◆ **Exercise task**: Quote every line from the top of the listing down to and including the line that contains "HOLE_CLEARANCE = 1.0".

◆ **Material**:
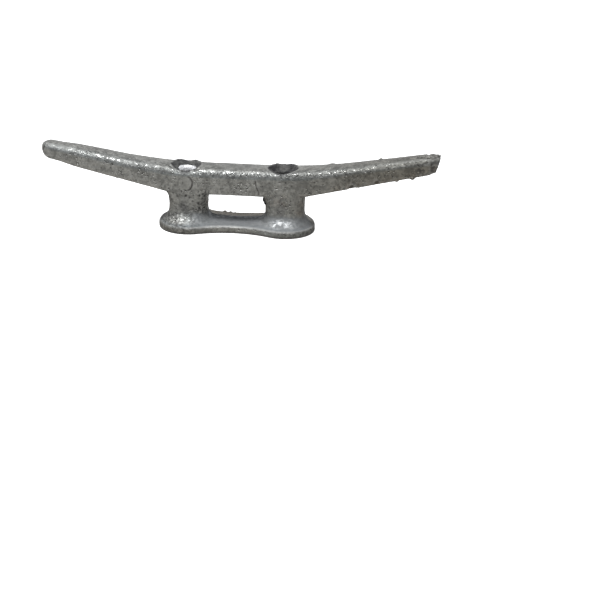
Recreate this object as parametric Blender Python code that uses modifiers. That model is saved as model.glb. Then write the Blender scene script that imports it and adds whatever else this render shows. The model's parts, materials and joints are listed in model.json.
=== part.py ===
"""Open-base horn cleat: one iron casting with two countersunk fastening holes.

Frame: the origin is the centre of the base's underside, +X runs along the horns and +Z is up. Metres.
The casting is a bar that rises into two horns, two stems under it, and a base with a round lobe under each
stem. The right horn keeps the stub of the channel through which the metal was poured.
"""

import math

import bmesh
import bpy

MM = 0.001

# Bar and horns
HORN_REACH = 74.6 * MM  # centre to the left horn's tip
TOP_HEIGHT = 24.5 * MM  # base to the flat middle of the bar's top
FLAT_REACH = 12.0 * MM  # centre to where the top begins to rise
RISE_RADIUS = 190.0 * MM  # the arc that lifts the top
TOP_SLOPE = 0.17  # of the straight outer stretch
BAR_UNDERSIDE = 14.3 * MM
HORN_UNDERSIDE = 15.1 * MM  # just outside the stem
UNDERSIDE_SLOPE = 0.219
BAR_HALF_WIDTH = 6.3 * MM
TIP_HALF_WIDTH = 4.5 * MM
TAPER_START = 24.0 * MM  # centre to where the horns begin to narrow
TOP_EDGE_RADIUS = 2.2 * MM
LOWER_EDGE_RADIUS = 1.4 * MM
TOP_CROWN = 0.35 * MM  # the middle of the top stands this far above its edges
ROUND_TIP = 3.8 * MM  # length of the left tip's rounding
TIP_CAP = 0.02 * MM  # the rounding ends in a cap cut off this short
TIP_SLIMMING = 0.1  # the left tip is this much slimmer than the straight taper
SLIM_START = 61.0 * MM
SLIM_LENGTH = 6.0 * MM
STATIONS = 44
CORNER_STEPS = 3

# Stems and fastening holes
HOLE_SPACING = 36.6 * MM
HOLE_SHIFT = (-0.8 * MM, -0.3 * MM)  # both holes came out this far off the stems' centres
STEM_HALF_LENGTH = 7.4 * MM
STEM_HALF_WIDTH = 6.05 * MM
STEM_SQUARENESS = 2.4  # exponent of the section: 2 is an ellipse, larger is squarer
STEM_HEAD_FLARE = 1.3 * MM
HEAD_START = 12.9 * MM  # height where the flare into the bar begins
HEAD_OVERLAP = 0.5 * MM
STEM_TOP = 18.5 * MM  # inside the bar
COVE_STEPS = 4
HEAD_STEPS = 3
STEM_SIDES = 32
HOLE_RADIUS = 3.4 * MM
SINK_RADIUS = 5.7 * MM
SINK_HALF_ANGLE = math.radians(41)
HOLE_SIDES = 32
HOLE_CLEARANCE = 1.0 * MM  # a cutter passes the casting's faces by this much

# Base
LOBE_RADIUS = 11.3 * MM
WAIST_HALF_WIDTH = 7.0 * MM
RIM_HEIGHT = 3.0 * MM
CREST_HEIGHT = 4.4 * MM
CREST_HALF_WIDTH = 0.5 * MM
COVE_HEIGHT = 3.6 * MM  # the hollow slope from the rim to the stem rises this far
REAR_RISE = 0.8 * MM  # the rear half of the mould was cut this much deeper
RIM_ROUND = 0.4 * MM
FOOT_LEDGE = 0.2 * MM  # the base's top reaches this far past the stem's foot
SLOPE_STEPS = 5
SLOPE_HOLLOW = 1.5  # exponent of the slope from the waist's rim to the crest
ARC_STEPS = 12

# Pouring stub: the right horn ends in a slightly smaller block, broken off on a slant
STUB_START = 72.4 * MM
STUB_LENGTH = 2.6 * MM
STUB_SCALE = 0.88
STUB_LEAN = 0.4  # the broken face runs out this much further for each unit of height
STUB_RINGS = ((0.25, 0.25), (0.5, 0.6), (1.0, 1.0))  # shares of the stub's length and of its lean

MERGE_DISTANCE = 0.01 * MM
SHARP_ANGLE = math.radians(35)
IRON_COLOUR = (0.36, 0.37, 0.37, 1.0)


def clear_scene():
    """Remove every object, so that the script gives the same scene each time."""
    for obj in list(bpy.data.objects):
        bpy.data.objects.remove(obj)


def new_collection(name):
    """Return a new collection linked to the scene."""
    collection = bpy.data.collections.new(name)
    bpy.context.scene.collection.children.link(collection)
    return collection


def galvanised_iron():
    """Return the casting's material: dull zinc over iron."""
    material = bpy.data.materials.new("galvanised_iron")
    material.use_nodes = True
    shader = material.node_tree.nodes["Principled BSDF"]
    shader.inputs["Base Color"].default_value = IRON_COLOUR
    shader.inputs["Metallic"].default_value = 0.8
    shader.inputs["Roughness"].default_value = 0.5
    return material


def add_object(name, mesh, collection):
    """Put a mesh into the scene and return its object."""
    obj = bpy.data.objects.new(name, mesh)
    collection.objects.link(obj)
    return obj


def add_helper(name, mesh, collection):
    """Put a shape that is joined to the casting, or cut from it, where no render shows it."""
    obj = add_object(name, mesh, collection)
    obj.hide_render = True
    obj.display_type = "WIRE"
    return obj


def arc(centre_x, centre_y, radius, start, end, steps):
    """Points along an arc, both ends included."""
    turns = [start + (end - start) * step / steps for step in range(steps + 1)]
    return [(centre_x + radius * math.cos(turn), centre_y + radius * math.sin(turn)) for turn in turns]


def loft(name, rings):
    """Return a closed mesh through rings of equally many points, with a cap on each end."""
    shape = bmesh.new()
    loops = [[shape.verts.new(point) for point in ring] for ring in rings]
    for low, high in zip(loops, loops[1:]):
        for i in range(len(low)):
            j = (i + 1) % len(low)
            shape.faces.new((low[i], low[j], high[j], high[i]))
    shape.faces.new(reversed(loops[0]))
    shape.faces.new(loops[-1])
    bmesh.ops.recalc_face_normals(shape, faces=shape.faces)
    mesh = bpy.data.meshes.new(name)
    shape.to_mesh(mesh)
    shape.free()
    return mesh


def top_height(x):
    """Height of the bar's top: flat, then an arc, then a straight rise."""
    beyond = max(abs(x) - FLAT_REACH, 0.0)
    arc_length = TOP_SLOPE * RISE_RADIUS
    on_arc = min(beyond, arc_length)
    return TOP_HEIGHT + on_arc**2 / (2 * RISE_RADIUS) + TOP_SLOPE * (beyond - on_arc)


def underside_height(x):
    """Height of the bar's underside: flat over the opening, then a straight rise under the horn."""
    stem_edge = HOLE_SPACING / 2 + STEM_HALF_LENGTH + STEM_HEAD_FLARE
    return max(BAR_UNDERSIDE, HORN_UNDERSIDE + UNDERSIDE_SLOPE * (abs(x) - stem_edge))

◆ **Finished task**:
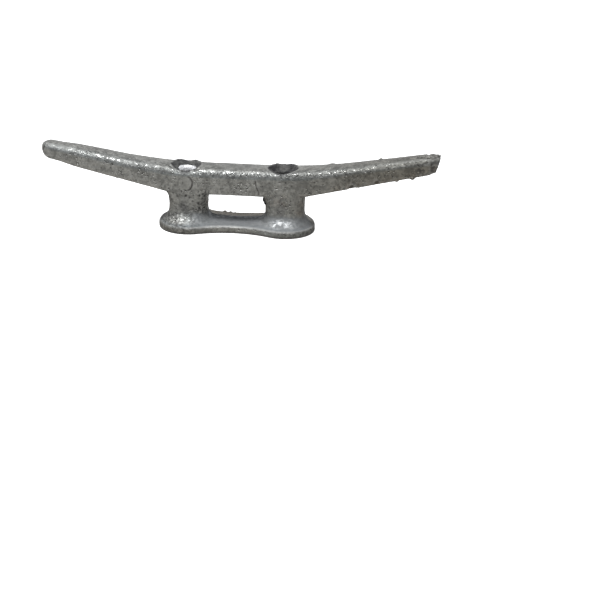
Recreate this object as parametric Blender Python code that uses modifiers. That model is saved as model.glb. Then write the Blender scene script that imports it and adds whatever else this render shows. The model's parts, materials and joints are listed in model.json.
=== part.py ===
"""Open-base horn cleat: one iron casting with two countersunk fastening holes.

Frame: the origin is the centre of the base's underside, +X runs along the horns and +Z is up. Metres.
The casting is a bar that rises into two horns, two stems under it, and a base with a round lobe under each
stem. The right horn keeps the stub of the channel through which the metal was poured.
"""

import math

import bmesh
import bpy

MM = 0.001

# Bar and horns
HORN_REACH = 74.6 * MM  # centre to the left horn's tip
TOP_HEIGHT = 24.5 * MM  # base to the flat middle of the bar's top
FLAT_REACH = 12.0 * MM  # centre to where the top begins to rise
RISE_RADIUS = 190.0 * MM  # the arc that lifts the top
TOP_SLOPE = 0.17  # of the straight outer stretch
BAR_UNDERSIDE = 14.3 * MM
HORN_UNDERSIDE = 15.1 * MM  # just outside the stem
UNDERSIDE_SLOPE = 0.219
BAR_HALF_WIDTH = 6.3 * MM
TIP_HALF_WIDTH = 4.5 * MM
TAPER_START = 24.0 * MM  # centre to where the horns begin to narrow
TOP_EDGE_RADIUS = 2.2 * MM
LOWER_EDGE_RADIUS = 1.4 * MM
TOP_CROWN = 0.35 * MM  # the middle of the top stands this far above its edges
ROUND_TIP = 3.8 * MM  # length of the left tip's rounding
TIP_CAP = 0.02 * MM  # the rounding ends in a cap cut off this short
TIP_SLIMMING = 0.1  # the left tip is this much slimmer than the straight taper
SLIM_START = 61.0 * MM
SLIM_LENGTH = 6.0 * MM
STATIONS = 44
CORNER_STEPS = 3

# Stems and fastening holes
HOLE_SPACING = 36.6 * MM
HOLE_SHIFT = (-0.8 * MM, -0.3 * MM)  # both holes came out this far off the stems' centres
STEM_HALF_LENGTH = 7.4 * MM
STEM_HALF_WIDTH = 6.05 * MM
STEM_SQUARENESS = 2.4  # exponent of the section: 2 is an ellipse, larger is squarer
STEM_HEAD_FLARE = 1.3 * MM
HEAD_START = 12.9 * MM  # height where the flare into the bar begins
HEAD_OVERLAP = 0.5 * MM
STEM_TOP = 18.5 * MM  # inside the bar
COVE_STEPS = 4
HEAD_STEPS = 3
STEM_SIDES = 32
HOLE_RADIUS = 3.4 * MM
SINK_RADIUS = 5.7 * MM
SINK_HALF_ANGLE = math.radians(41)
HOLE_SIDES = 32
HOLE_CLEARANCE = 1.0 * MM  # a cutter passes the casting's faces by this much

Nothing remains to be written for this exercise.